### [Exercise]
Quote only the lines from the top of the listing below down to and including the line with "SPREAD = (27.0, 155.0)".

### [Records for the exercise]
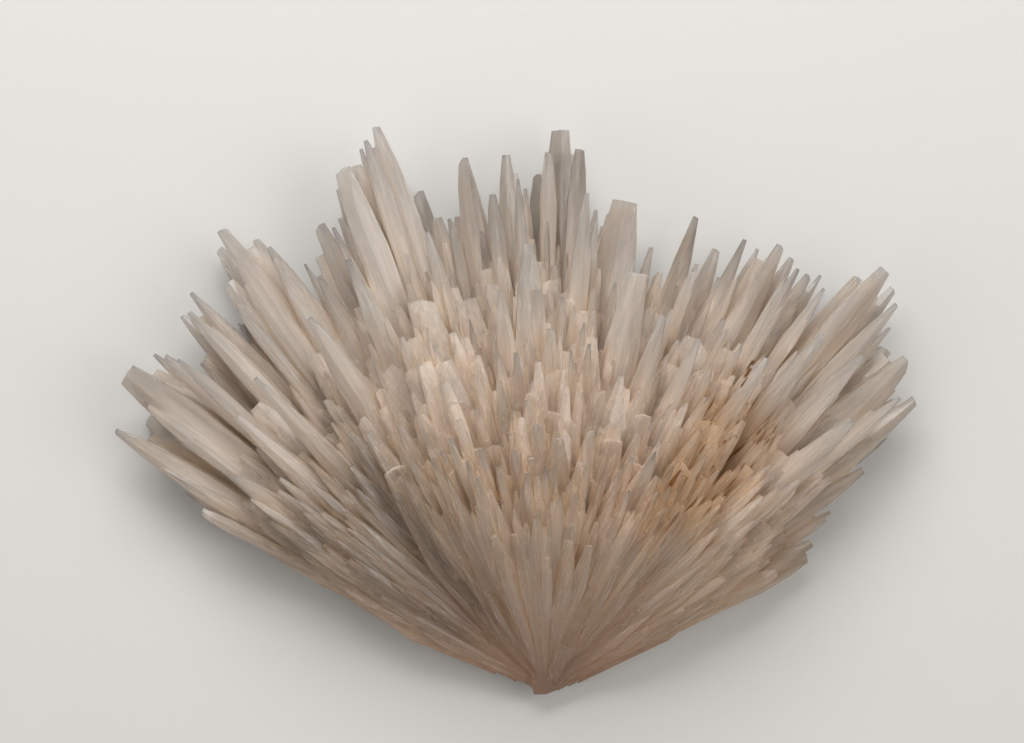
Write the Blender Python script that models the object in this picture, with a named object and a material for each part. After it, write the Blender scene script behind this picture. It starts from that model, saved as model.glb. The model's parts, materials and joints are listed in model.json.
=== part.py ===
"""A strontianite spray: spear-shaped crystals grown together, fanning out from one broken root.

The spray lies on its flat contact side, with its face up. +X is to the right and +Y is away from the
root, as the fan is seen from above. Z is up, and the origin is under the middle of its box, on the table.
"""

import math
import random

import bmesh
import bpy
from mathutils import Matrix, Vector

MM = 0.001

# The root is where all the crystals start. It is placed so that the origin is under the middle of the box.
ROOT = Vector((3.21 * MM, -29.59 * MM, 2.6 * MM))
FACES_ROUND = 6  # strontianite twins into prisms that look six-sided
SPREAD = (27.0, 155.0)  # bearings of the right and left edges of the fan, in degrees from +X

# How far the crystals reach, in mm from the root, at bearings across the fan: the body of the fan, behind
# the single crystals that stand out of it.
BODY_REACH = ((27, 26), (31, 33), (36, 43), (45, 50), (55, 48), (65, 47), (75, 45), (85, 49), (92, 50),
              (100, 49), (108, 53), (118, 48), (127, 50), (135, 51), (143, 50), (149, 44), (155, 27))
# The steepest crystals that rise towards the face, in degrees, at bearings across the fan.
STEEPEST = ((27, 20), (40, 26), (53, 30), (56, 38), (72, 42), (90, 48), (108, 46), (124, 36), (129, 24),
            (142, 24), (155, 18))
SHORTENING = 0.5  # the share of its reach that the steepest crystal lacks
SHORTENING_POWER = 2.3

# Crystals that draw the outline: bearing, lift, reach as seen from above, width, width at the tip, slant
# of the tip. Angles are in degrees and lengths in mm.
LEFT_EDGE = (
    (153.9, 5, 22.5, 2.4, 1.4, -20), (152.9, 3, 31.1, 2.4, 1.4, -25), (152.5, 6, 33.4, 2.2, 1.3, -20),
    (151.8, 4, 37.0, 2.2, 1.3, -30), (152.3, 8, 41.1, 1.6, 0.9, 10), (151.0, 3, 43.5, 2.4, 0.8, -20),
    (149.8, 6, 46.9, 1.8, 0.3, 0),
)
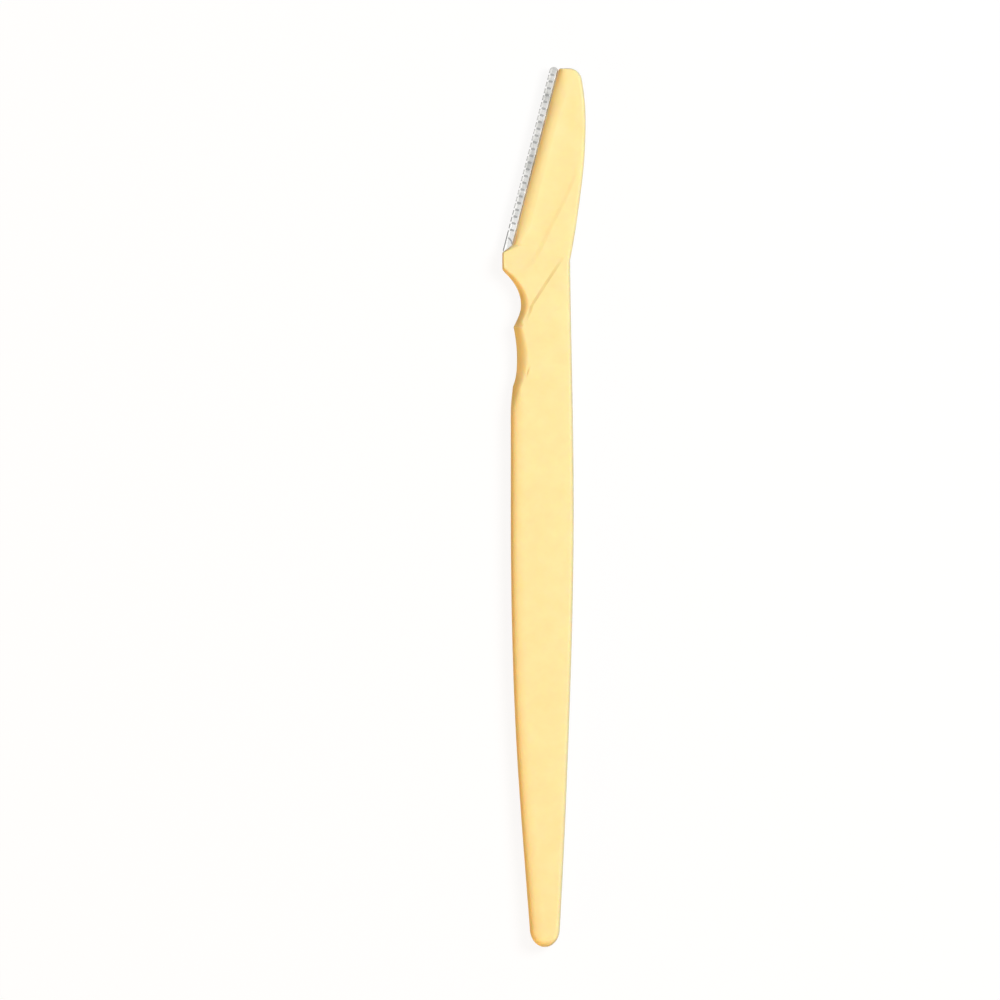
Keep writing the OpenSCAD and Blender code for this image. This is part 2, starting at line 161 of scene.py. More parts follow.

### [Result for this task]
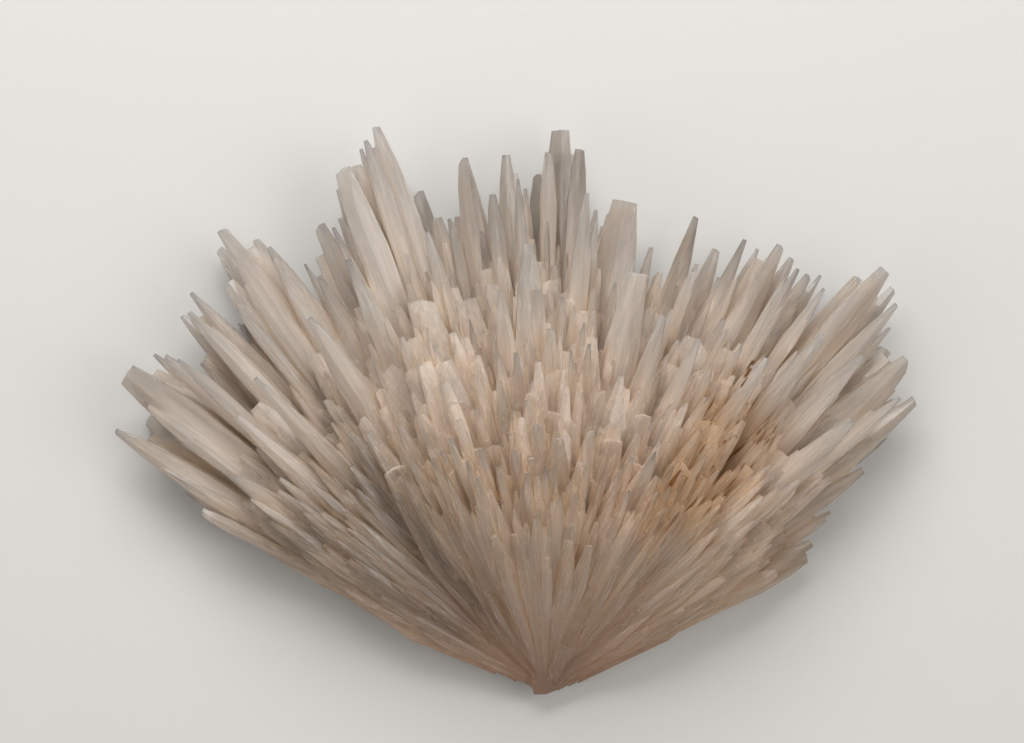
Write the Blender Python script that models the object in this picture, with a named object and a material for each part. After it, write the Blender scene script behind this picture. It starts from that model, saved as model.glb. The model's parts, materials and joints are listed in model.json.
=== part.py ===
"""A strontianite spray: spear-shaped crystals grown together, fanning out from one broken root.

The spray lies on its flat contact side, with its face up. +X is to the right and +Y is away from the
root, as the fan is seen from above. Z is up, and the origin is under the middle of its box, on the table.
"""

import math
import random

import bmesh
import bpy
from mathutils import Matrix, Vector

MM = 0.001

# The root is where all the crystals start. It is placed so that the origin is under the middle of the box.
ROOT = Vector((3.21 * MM, -29.59 * MM, 2.6 * MM))
FACES_ROUND = 6  # strontianite twins into prisms that look six-sided
SPREAD = (27.0, 155.0)  # bearings of the right and left edges of the fan, in degrees from +X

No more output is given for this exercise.